The hero Chandrapeeda and heroine Kadambari fall swiftly, sexily in love, but Kadambari has taken a vow of celibacy for a dumb reason. She gets so horny, she “grows pale from desire” and ultimately makes herself sick, but she still won’t break the vow nobody asked her to make. At some point, the hero becomes cursed and falls into a coma, and Kadambari almost Romeo-and-Juliets herself. She instead hangs out with his lifeless body, while his spirit becomes the Moon God and does Moon God things. He eventually re-enters his body, wakes up — and briefly mentions that oh yeah, he had a Moon wife named Rohini — and they finally hook up and live happily ever after. 

Kannada: ‘Indira Bai’ and Marathi: ‘Yamuna Paryatan’

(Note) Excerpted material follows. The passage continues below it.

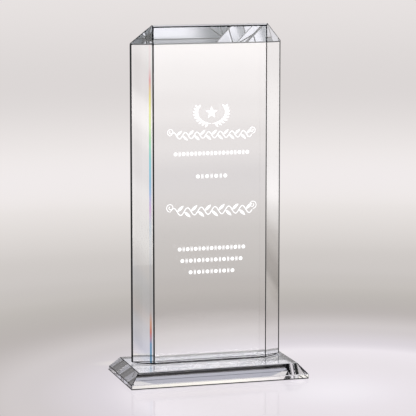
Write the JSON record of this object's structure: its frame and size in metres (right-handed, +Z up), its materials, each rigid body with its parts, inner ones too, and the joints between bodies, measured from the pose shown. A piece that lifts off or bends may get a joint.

These two books were published about 40 years apart in the 19th century, but they both deal with a lot of the same themes. Indira Bai is, first of all, decidedly not horny, as the protagonist Indira goes from child bride to child widow, all before she’s a teenager. When she takes up the forbidden hobby of reading, her family sends her to live with a traveling gang of widows who are forced to sing hymns until they die to keep them from getting educated or remarried.

Yamuna Paryatan, similarly, follows Yamuna, a young Hindu widow who gets treated so poorly by her family and society, she converts to Christianity. Among other indecencies, she had to continually shave her head, because her dead husband would rot in hell if she ever looked hot. Not surprisingly, it was written by a Christian missionary to demonize Hinduism and scoop up some converts.

None of this sounds very horny, right? Well, tell that to author Baba Padmanji’s contemporaries. While her later work was praised, critics reserved rare criticism for Yamuna Paryatan for promoting vulgarities like… sexually active widows and Christian feminism? Okay buddy, whatever gets your rocks off.

Japanese: ‘The Tale of Genji’

Published around 1021 A.D., The Tale of Genji is the oldest known novel written by a woman, poet and noblewoman Murasaki Shikibu. She beat the odds by managing to actually learn to read, something that was reserved for noble men at the time, and gained a reputation as a writer while she managed widowhood and single motherhood. When she was invited to serve an Empress, daily court life entered her writing. And daily court life apparently got mighty juicy.

The story revolves around the Freudian nightmare that is Hikaru Genji’s lovelife. Genji does a lot of dating, but his favorite girlfriend is Lady Fujitsubo, one of his father’s many concubines. His father, in turn, favors this particular lover because she looks exactly like Genji’s deceased mother. Lady Fujitsubo is terrified of being found out for screwing her emperor husband’s son, so she becomes a nun to prove to the world that she hates sex. Never touches the stuff. Genji goes off into the world and dates other women that look like his mother-lover, but the two reunite later in life to form a crucial political alliance. The lesson being: If you never move on from your first crush, you too can be a feudal failson.

Chinese: ‘Romance of the Three Kingdoms’

This is one of the first “based on a true story” stories of all time, and it’s much more faithful to the original events than, say, The Blind Side. It’s a wildly complicated tome, reflecting the unpredictable, unbelievable escapades of the feudal lords who fought to either destroy or restore the faltering Han dynasty.

Among the many romances are a love triangle with a young maiden named Diaochan, who is puppetted by the evil minister Wang Yun to flirt with and sow discord between two opposing warlords. Then you’ve got Lady Sun, who was married off to a warlord in hopes of capturing him and holding him hostage for his land, but they instead escaped and lived happily ever after. Had enough love scenes? We’ve got eunuchs, too. The Ten Attendants were a council of eunuchs who assassinated General He Jin, whose followers went on a rampage and murdered anyone who so much as looked like a eunuch. The more we think about it, the more likely it seems that author Luo Guanzhong was ripping off George R.R. Martin.